Instruction -
Copy all lines in which the word "from" can be found.
[begin Task data]
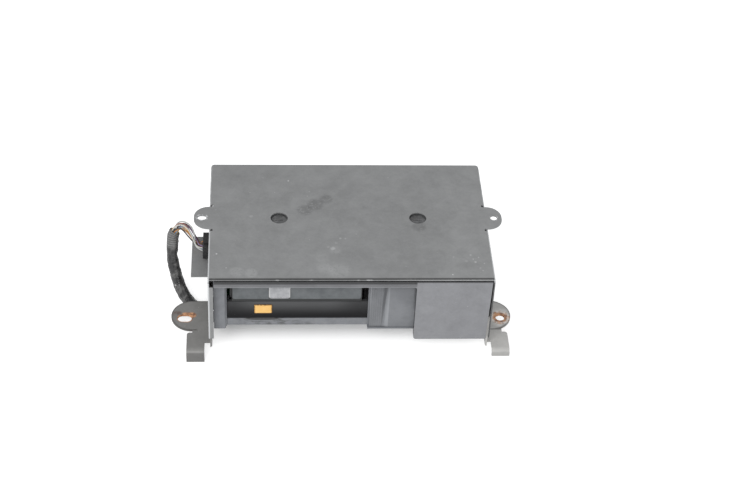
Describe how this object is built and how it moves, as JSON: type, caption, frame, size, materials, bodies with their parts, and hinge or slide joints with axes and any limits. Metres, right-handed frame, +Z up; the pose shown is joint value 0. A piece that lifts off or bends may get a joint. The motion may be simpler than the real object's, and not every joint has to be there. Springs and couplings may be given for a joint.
{
  "type": "car cd changer",
  "caption": "Boot-mounted car disc changer in a sheet steel shield with lugs, a sliding door, a pull-out tray magazine, a disc lift and a plugged wiring loom.",
  "frame": {"origin": "middle of the outline at floor level, without the wiring loom", "axes": "+X to the right seen from the front, +Y to the back, +Z up"},
  "size_m": [0.3526, 0.1864, 0.104],
  "materials": {
    "shield_paint": "semi-gloss dark grey paint, scuffed",
    "bracket_paint": "dull grey-brown paint, rusty at the holes",
    "zinc_steel": "zinc plated",
    "chassis_steel": "galvanised sheet",
    "grey_plastic": "fine textured grey moulding",
    "black_plastic": "glossy black moulding",
    "dark_plastic": "black moulding",
    "magazine_plastic": "dark grey moulding",
    "key_plastic": "light grey ribbed moulding",
    "orange_plastic": "orange translucent button",
    "rubber": "black rubber",
    "board_green": "glass-fibre circuit board",
    "chip_black": "chips and capacitors",
    "lens_glass": "coated lens",
    "nylon": "white acetal",
    "tape": "black cloth tape",
    "wires": "coloured wire insulation"
  },
  "bodies": {
    "housing": {"top_shield": "shield_paint", "front_shield": "shield_paint", "left_bracket": "bracket_paint", "right_bracket": "bracket_paint", "bracket_rivets": "zinc_steel", "unit_screws": "zinc_steel", "mounting_grommets": "rubber", "chassis_base": "chassis_steel", "chassis_cover": "chassis_steel", "transport_plugs": "grey_plastic", "cover_screws": "zinc_steel", "fascia": "grey_plastic", "eject_panel": "black_plastic", "mechanism_frame": "chassis_steel", "rubber_dampers": "rubber", "magazine_guide": "dark_plastic", "lever_pin": "zinc_steel", "main_board": "board_green", "board_components": "chip_black", "connector_socket": "dark_plastic", "connector_plug": "dark_plastic", "lift_posts": "zinc_steel", "gear_plate": "chassis_steel", "lift_motor": "zinc_steel", "cam_rail": "nylon", "wire_bundle": "wires", "harness_loom": "tape", "harness_plug": "dark_plastic"},
    "front_leaf": {"shutter_front_leaf": "grey_plastic"},
    "rear_leaf": {"shutter_rear_leaf": "grey_plastic"},
    "eject_key": {"eject_button": "orange_plastic"},
    "eject_arm": {"eject_lever": "zinc_steel"},
    "magazine": {"magazine_shell": "magazine_plastic", "magazine_front": "magazine_plastic"},
    "magazine_key": {"magazine_button": "key_plastic"},
    "lift": {"lift_deck": "chassis_steel", "spindle_motor": "zinc_steel", "clamp_pin": "zinc_steel", "sled_rails": "zinc_steel", "sled_motor": "zinc_steel"},
    "spindle": {"turntable": "nylon"},
    "clamp": {"clamp_arm": "zinc_steel", "disc_clamper": "dark_plastic"},
    "sled": {"pickup_sled": "dark_plastic", "objective_lens": "lens_glass"},
    "sled_screw": {"lead_screw": "zinc_steel"},
    "puller": {"tray_puller": "nylon"},
    "cam": {"lift_cam": "zinc_steel"},
    "gear": {"lift_gear": "nylon"},
    "pinion": {"motor_pinion": "nylon"},
    "tray_1": {"disc_tray_1": "dark_plastic"},
    "tray_2": {"disc_tray_2": "dark_plastic"},
    "tray_3": {"disc_tray_3": "dark_plastic"},
    "tray_4": {"disc_tray_4": "dark_plastic"},
    "tray_5": {"disc_tray_5": "dark_plastic"},
    "tray_6": {"disc_tray_6": "dark_plastic"}
  },
  "joints": [
    {"name": "door_slide", "type": "slide", "parent": "housing", "child": "front_leaf", "axis": [1, 0, 0], "range_m": [-0.1405, 0]},
    {"name": "door_rear_slide", "type": "slide", "parent": "housing", "child": "rear_leaf", "axis": [1, 0, 0], "range_m": [-0.07025, 0]},
    {"name": "eject_press", "type": "slide", "parent": "housing", "child": "eject_key", "axis": [0, 1, 0], "range_m": [0, 0.003], "stiffness_N_per_m": 250, "springref_m": -0.003},
    {"name": "eject_lever_turn", "type": "hinge", "parent": "housing", "child": "eject_arm", "pos_m": [-0.0543, -0.04975, 0.06], "axis": [0, 0, 1], "range_deg": [-7, 0]},
    {"name": "magazine_slide", "type": "slide", "parent": "housing", "child": "magazine", "axis": [0, -1, 0], "range_m": [0, 0.14]},
    {"name": "magazine_key_press", "type": "slide", "parent": "magazine", "child": "magazine_key", "axis": [0, 1, 0], "range_m": [0, 0.0018], "stiffness_N_per_m": 250, "springref_m": -0.003},
    {"name": "tray_1_slide", "type": "slide", "parent": "magazine", "child": "tray_1", "axis": [-1, 0, 0], "range_m": [-0.087, 0]},
    {"name": "tray_2_slide", "type": "slide", "parent": "magazine", "child": "tray_2", "axis": [-1, 0, 0], "range_m": [-0.087, 0]},
    {"name": "tray_3_slide", "type": "slide", "parent": "magazine", "child": "tray_3", "axis": [-1, 0, 0], "range_m": [-0.087, 0]},
    {"name": "tray_4_slide", "type": "slide", "parent": "magazine", "child": "tray_4", "axis": [-1, 0, 0], "range_m": [-0.087, 0]},
    {"name": "tray_5_slide", "type": "slide", "parent": "magazine", "child": "tray_5", "axis": [-1, 0, 0], "range_m": [-0.087, 0]},
    {"name": "tray_6_slide", "type": "slide", "parent": "magazine", "child": "tray_6", "axis": [-1, 0, 0], "range_m": [-0.087, 0]},
    {"name": "lift_raise", "type": "slide", "parent": "housing", "child": "lift", "axis": [0, 0, 1], "range_m": [0, 0.0269]},
    {"name": "cam_slide", "type": "slide", "parent": "housing", "child": "cam", "axis": [0, 1, 0], "range_m": [-0.0269, 0]},
    {"name": "gear_turn", "type": "hinge", "parent": "housing", "child": "gear", "pos_m": [0.136, -0.00175, 0.0477], "axis": [1, 0, 0], "range_deg": [0, 322]},
    {"name": "pinion_turn", "type": "hinge", "parent": "housing", "child": "pinion", "pos_m": [0.136, -0.00896, 0.04265], "axis": [1, 0, 0], "range_deg": [-386, 0]},
    {"name": "spindle_turn", "type": "hinge", "parent": "lift", "child": "spindle", "pos_m": [0.0397, 0.00525, 0.06], "axis": [0, 0, 1], "continuous": true},
    {"name": "clamp_turn", "type": "hinge", "parent": "lift", "child": "clamp", "pos_m": [0.0397, 0.07325, 0.0635], "axis": [1, 0, 0], "range_deg": [0, 1.2]},
    {"name": "sled_slide", "type": "slide", "parent": "lift", "child": "sled", "axis": [1, 0, 0], "range_m": [0, 0.034]},
    {"name": "sled_screw_turn", "type": "hinge", "parent": "lift", "child": "sled_screw", "pos_m": [0.0857, -0.01675, 0.0568], "axis": [1, 0, 0], "range_deg": [0, 6125]},
    {"name": "puller_slide", "type": "slide", "parent": "lift", "child": "puller", "axis": [1, 0, 0], "range_m": [0, 0.08]}
  ],
  "couplings": [
    {"joint": "door_rear_slide", "follows": "door_slide", "ratio": 0.5},
    {"joint": "eject_lever_turn", "follows": "eject_press", "rad_per_m": -38.462},
    {"joint": "cam_slide", "follows": "lift_raise", "ratio": -1},
    {"joint": "gear_turn", "follows": "lift_raise", "rad_per_m": 208.33},
    {"joint": "pinion_turn", "follows": "lift_raise", "rad_per_m": -250},
    {"joint": "sled_screw_turn", "follows": "sled_slide", "rad_per_m": 3141.6}
  ]
}
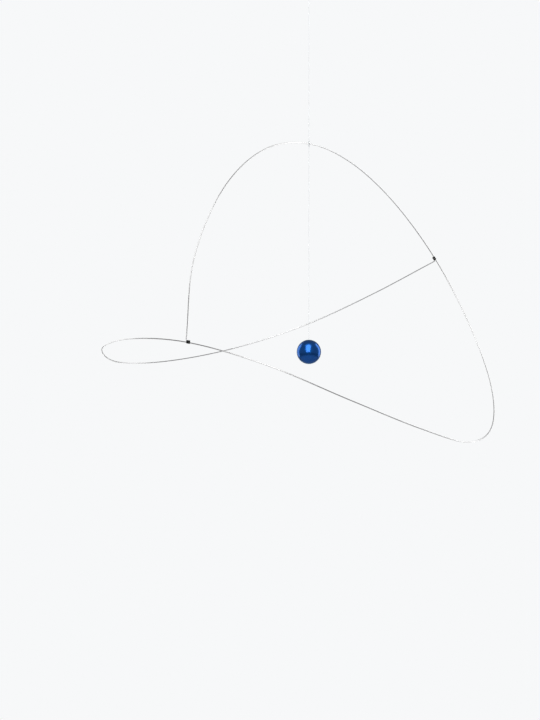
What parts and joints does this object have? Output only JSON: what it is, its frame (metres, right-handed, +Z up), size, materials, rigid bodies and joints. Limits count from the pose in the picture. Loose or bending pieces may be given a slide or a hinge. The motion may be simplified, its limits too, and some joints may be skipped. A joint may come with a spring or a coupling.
{
  "type": "hanging mobile sculpture",
  "caption": "Hanging mobile: a springy steel wire looped and hooked onto itself in mid-air, with a glossy blue ball on a thread in the middle.",
  "frame": {"origin": "inside top of the hanging loop, where the mobile is held", "axes": "+Z up along the hanging thread, +X to the right and +Y away from a viewer in front"},
  "size_m": [0.4931, 0.4386, 0.5576],
  "materials": {
    "spring_wire": "bright drawn spring-steel wire",
    "sleeve_rubber": "black silicone-rubber tube, satin",
    "thread": "fine clear nylon thread",
    "ball_gloss": "deep blue metallic gloss"
  },
  "bodies": {
    "root": {"wire": "spring_wire", "left_sleeve_1": "sleeve_rubber", "left_sleeve_2": "sleeve_rubber", "right_sleeve_1": "sleeve_rubber", "right_sleeve_2": "sleeve_rubber", "arch_knot": "thread", "ball_thread": "thread", "hanging_thread": "thread", "hanging_loop": "thread", "ball": "ball_gloss"}
  },
  "joints": []
}
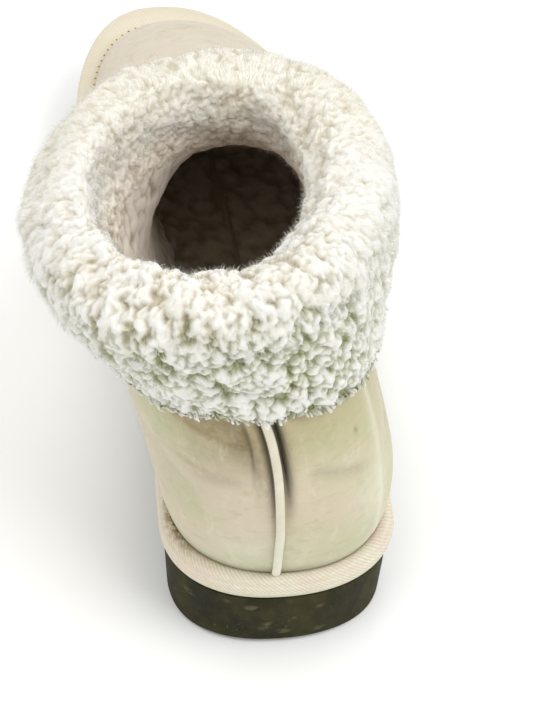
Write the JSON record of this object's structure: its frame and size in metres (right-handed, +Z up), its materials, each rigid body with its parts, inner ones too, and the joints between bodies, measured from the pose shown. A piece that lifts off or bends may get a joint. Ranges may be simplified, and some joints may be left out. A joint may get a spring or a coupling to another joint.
{
  "type": "fleece-cuffed slipper boot",
  "caption": "Short right slipper boot in pale suede with a turned-down fleece cuff, a stitched band round its foot and a flat dark foam sole.",
  "frame": {"origin": "middle of the shoe's bounding box, at floor level", "axes": "-Y towards the toe, +Z up, -X towards the wearer's right (the outer side of the foot)"},
  "size_m": [0.1168, 0.2796, 0.1463],
  "materials": {
    "outsole_foam": "matt dark foam rubber",
    "band_suede": "pale cream suede, stitched",
    "upper_suede": "pale sand suede, napped and mottled",
    "fleece": "cream sheepskin pile"
  },
  "bodies": {
    "root": {"outsole": "outsole_foam", "welt_band": "band_suede", "upper": "upper_suede", "insole": "fleece", "heel_piping": "band_suede", "cuff": "fleece"}
  },
  "joints": []
}
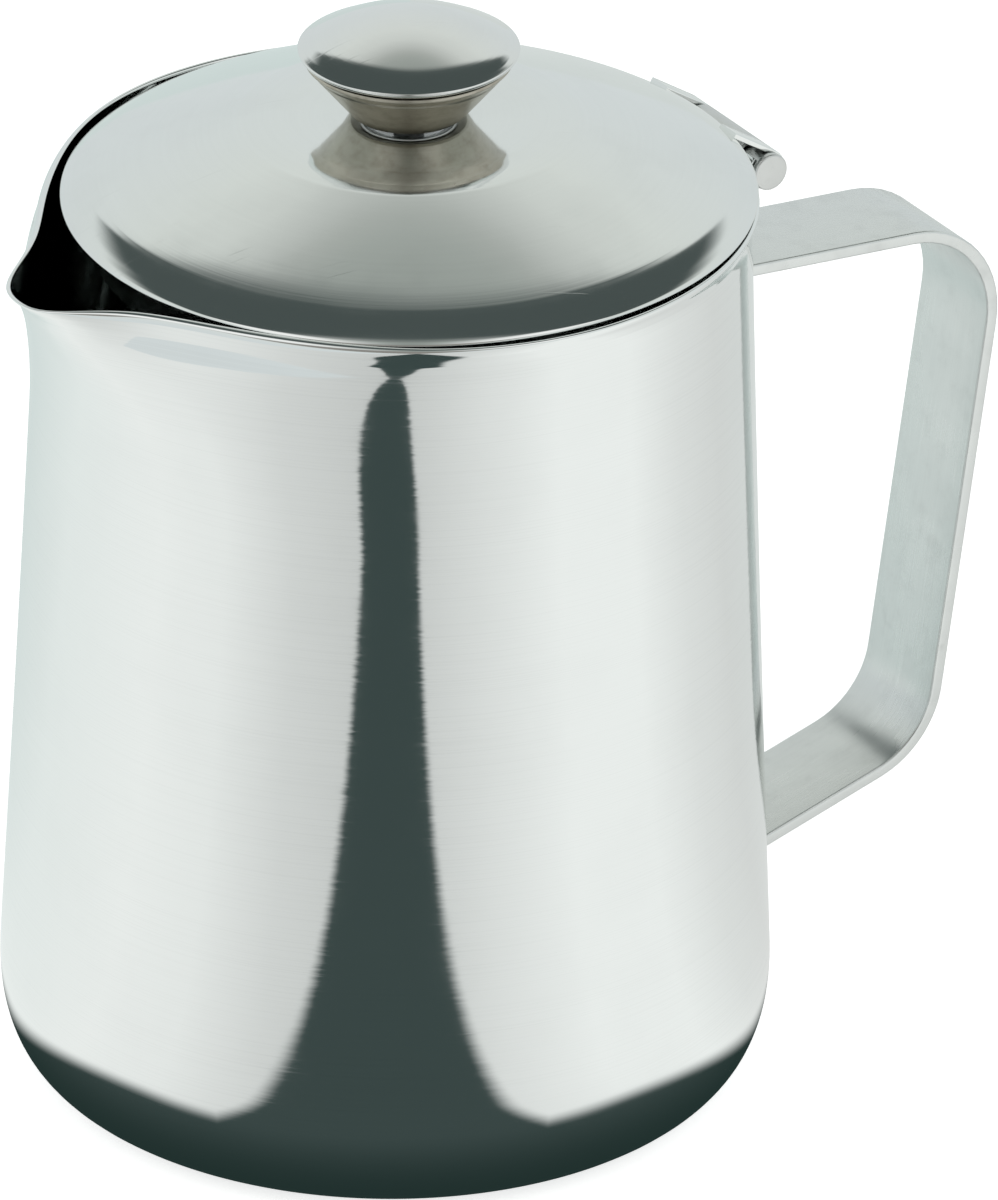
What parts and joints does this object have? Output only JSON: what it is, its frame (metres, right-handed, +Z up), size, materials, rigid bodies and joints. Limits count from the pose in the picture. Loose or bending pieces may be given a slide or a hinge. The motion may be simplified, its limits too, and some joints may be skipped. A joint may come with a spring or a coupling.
{
  "type": "milk frothing jug",
  "caption": "Polished stainless-steel milk frothing jug with a pulled spout, bent strap handle and hinged domed lid with a turned knob.",
  "frame": {"origin": "centre of the flat base, on the surface that the jug stands on", "axes": "+Z up along the jug's axis, +X towards the handle and hinge, -X towards the spout, Y along the hinge pin"},
  "size_m": [0.1656, 0.1152, 0.1677],
  "materials": {
    "jug_polish": "mirror polished stainless steel with faint drawn brushing",
    "lid_polish": "polished stainless steel with hairline scratches",
    "strap_satin": "satin stainless strap with handling marks",
    "turned_steel": "lathe-turned, matte, warm grey",
    "plain_steel": "plain mill finish"
  },
  "bodies": {
    "jug": {"jug_shell": "jug_polish", "handle_strap": "strap_satin", "hinge_bracket": "plain_steel", "hinge_pin": "plain_steel"},
    "lid": {"lid_shell": "lid_polish", "lid_skirt": "plain_steel", "knob_body": "turned_steel", "knob_cap": "lid_polish", "knob_washer": "plain_steel", "lock_washer": "plain_steel", "knob_screw": "plain_steel"}
  },
  "joints": [
    {"name": "lid_hinge", "type": "hinge", "parent": "jug", "child": "lid", "pos_m": [0.0573, 0, 0.1346], "axis": [0, 1, 0], "range_deg": [0, 105]}
  ]
}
[end Task data]
Exercise response -
  "frame": {"origin": "middle of the outline at floor level, without the wiring loom", "axes": "+X to the right seen from the front, +Y to the back, +Z up"},
What parts and joints does this object have? Output only JSON: what it is, its frame (metres, right-handed, +Z up), size, materials, rigid bodies and joints. Limits count from the pose in the picture. Loose or bending pieces may be given a slide or a hinge. The motion may be simplified, its limits too, and some joints may be skipped. A joint may come with a spring or a coupling.
  "frame": {"origin": "inside top of the hanging loop, where the mobile is held", "axes": "+Z up along the hanging thread, +X to the right and +Y away from a viewer in front"},
Write the JSON record of this object's structure: its frame and size in metres (right-handed, +Z up), its materials, each rigid body with its parts, inner ones too, and the joints between bodies, measured from the pose shown. A piece that lifts off or bends may get a joint. Ranges may be simplified, and some joints may be left out. A joint may get a spring or a coupling to another joint.
What parts and joints does this object have? Output only JSON: what it is, its frame (metres, right-handed, +Z up), size, materials, rigid bodies and joints. Limits count from the pose in the picture. Loose or bending pieces may be given a slide or a hinge. The motion may be simplified, its limits too, and some joints may be skipped. A joint may come with a spring or a coupling.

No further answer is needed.